Невозможное в науке. Расследование загадочных артефактов (Никонов) - страница 262

Случилось это перерождение отщепенца в оппортуниста давно. Тут ведь как, на этой скользкой дорожке: чуток только отклонишься от генеральной линии партии, и тебя уже увело в болотища империалистического мистицизма! Ухо востро!..

В общем, началось с той далекой поры, когда молодой еще Ковалев грубил и хамил Бруно Понтекорво в его кабинете на чайных вечерах, когда физики, азартно толкаясь у доски с мелом в руках, пытались переубедить друг друга.

– Именно тогда я ему сказал про коллективный способ обмена нуклонов в ядрах – что такое возможно. Бруно Максимович меня обозвал зарвавшимся молодым человеком, сказав, что все это нужно экспериментально подтвердить. На что я развел руками и сказал: «Да!»

Ковалев в этих спорах был по-своему логичен: ну, смотрите, говорил он «зовьетскому акадьемику», кварки, конечно, маленькие, 10>-29 см, но это все-таки не точка, поскольку, согласно квантовой механике, точка не имеет права иметь спин: нечему вращаться. А у кварка спин есть! Значит, у этой «точки» есть какая-то форма, а раз есть форма, значит, кварки тоже из чего-то состоят, более мелкого.

На что Бруно Понтекорво нервно возражал со своим непередаваемым итальянским акцентом: «Да это ж придумки! Спин, понимаемый как вращение, это всего лишь символ для удобства описания!»

– Он был консерватором, конечно, – Ковалев, качая головой, с потаенной теплой улыбкой наблюдает перед своим внутренним взором цветное кино из далекого прошлого, словно переживая его заново, – но если Бруно Максимовичу с мелом в руках или карандашом на бумаге показываешь результат, он его принимает, затем долго пережевывает, бракует, если плохо, и очень поддерживает, если хорошо. Причем он никогда не входил в соавторство с автором идеи, пользуясь своими научными погонами. Всегда категорически отказывался. Максимум, на что он соглашался, это на благодарность в статье.

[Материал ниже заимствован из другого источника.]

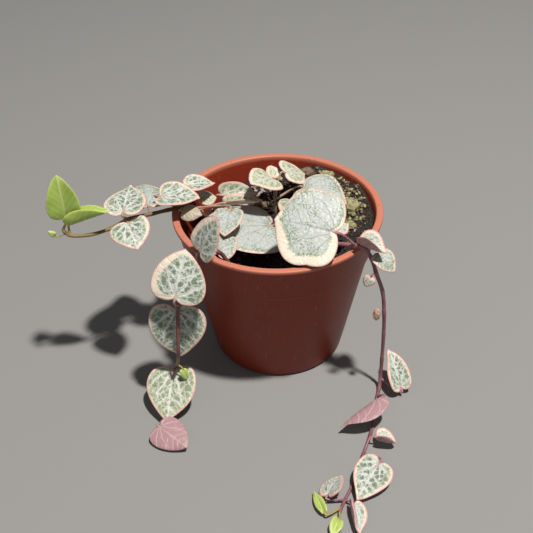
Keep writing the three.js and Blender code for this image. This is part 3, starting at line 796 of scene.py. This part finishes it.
# Stem skin: fine bumps and dark flecks, cloudy patches of a third colour, and a colour that turns from one
# end to the other.
def stemSkin(name, old, young, fleck):
    material, add = newMaterial(name)
    place = add("TexCoord", output=3)
    way = add("Attribute", output=2, attribute_name="wayAlong")
    flecks = add("TexNoise", {"Vector": place, "Scale": 1500.0, "Detail": 3.0})
    cloud = add("TexNoise", {"Vector": place, "Scale": 300.0, "Detail": 2.0})
    colour = add("Mix", {0: way, 6: old, 7: young}, **inColour)
    colour = add(
        "Mix", {0: add("MapRange", {0: cloud, 1: 0.35, 2: 0.7, 3: 0.0, 4: 0.5}), 6: colour, 7: fleck},
        **inColour,
    )
    colour = add(
        "Mix", {0: add("MapRange", {0: flecks, 1: 0.55, 2: 0.75, 3: 0.0, 4: 0.6}), 6: colour, 7: "#2f1c1a"},
        **inColour,
    )
    bump = add("Bump", {"Strength": 0.5, "Distance": 0.0001, "Height": flecks})
    surface = {"Base Color": colour, "Roughness": 0.5, "IOR": 1.45, "Normal": bump}
    return finishMaterial(material, add, surface)


# Injection moulded polypropylene: terracotta coloured, slightly waxy gloss, fine scuffs and soil dust, and a
# lip painted lighter, partly a painted highlight and partly rim wear.
def mouldedPolypropylene():
    material, add = newMaterial("mouldedPolypropylene")
    place = add("TexCoord", output=3)
    mottling = add("TexNoise", {"Vector": place, "Scale": 90.0, "Detail": 4.0})
    specks = add("TexNoise", {"Vector": place, "Scale": 900.0, "Detail": 4.0, "Roughness": 0.7})
    dust = add("TexVoronoi", {"Vector": place, "Scale": 420.0})
    stretched = add("Mapping", {"Vector": place, "Scale": (1.0, 1.0, 0.05)})
    scuffs = add("TexNoise", {"Vector": stretched, "Scale": 1400.0, "Detail": 3.0})
    colour = add("Mix", {0: mottling, 6: "#7c2a19", 7: "#8e3622"}, **inColour)
    height = add("SeparateXYZ", {0: place}, output=2)
    # painted highlight: the top of the lip is made lighter, standing in for the key light falling on it,
    # together with some rim wear
    lipHighlightAndWear = add("MapRange", {0: height, 1: potHeight - 1.5 * mm, 2: potHeight - 0.2 * mm, 3: 0.0, 4: 0.75})
    colour = add("Mix", {0: lipHighlightAndWear, 6: colour, 7: "#da8d74"}, **inColour)
    dusted = add("MapRange", {0: dust, 1: 0.05, 2: 0.12, 3: 1.3, 4: 0.0})
    colour = add(
        "Mix", {0: add("Math", {0: dusted, 1: specks}, operation="MULTIPLY"), 6: colour, 7: "#4a2a1e"},
        **inColour,
    )
    colour = add(
        "Mix", {0: add("MapRange", {0: scuffs, 1: 0.62, 2: 0.8, 3: 0.0, 4: 0.3}), 6: colour, 7: "#c98d74"},
        **inColour,
    )
    bump = add("Bump", {"Strength": 0.25, "Distance": 0.00008, "Height": specks})
    gloss = add("MapRange", {0: mottling, 3: 0.34, 4: 0.5})
    surface = {
        "Base Color": colour,
        "Roughness": gloss,
        "IOR": 1.49,
        "Specular IOR Level": 0.25,
        "Subsurface Weight": 0.08,
        "Subsurface Radius": (1.0, 0.35, 0.15),
        "Subsurface Scale": 0.001,
        "Normal": bump,
    }
    return finishMaterial(material, add, surface)


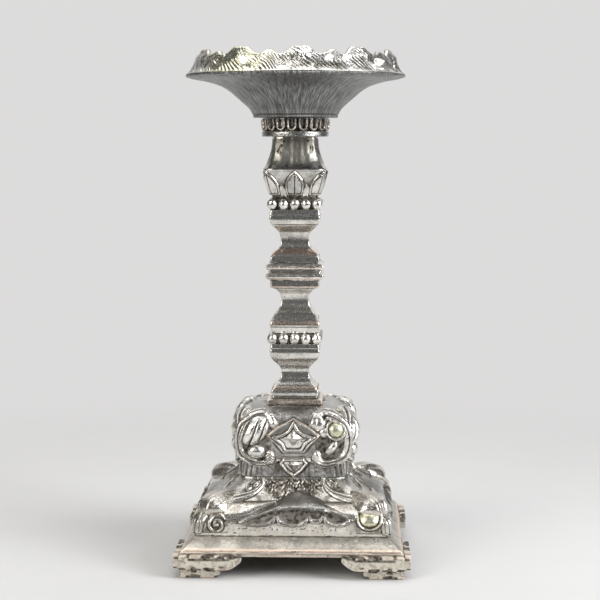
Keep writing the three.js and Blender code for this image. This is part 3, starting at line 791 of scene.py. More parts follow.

– Господи! Да он исключение! – я нервно отставил стакан с чаем в сторону. – Какая же это дикая редкость в нашей науке! Я сам из науки-то и ушел во многом из-за этого. Зато теперь ко мне в соавторы никто не лезет.

– Да, это был исключительной чистоты и силы ученый и человек, – кивнул Ковалев. – Он в свое время стольким людям помог!.. К сожалению, потом Бруно Максимович стал плохо себя чувствовать: болезнь Паркинсона. Как-то захожу к нему в кабинет, а у него тремор такой, что не может ни карандаш, ни мел взять в руки. И, вы не поверите, но его тогда пролечила Джуна Давиташвили, Понтекорво стало лучше, болезнь отступила, и он еще целых три года смог нормально работать, но потом болезнь все же взяла свое.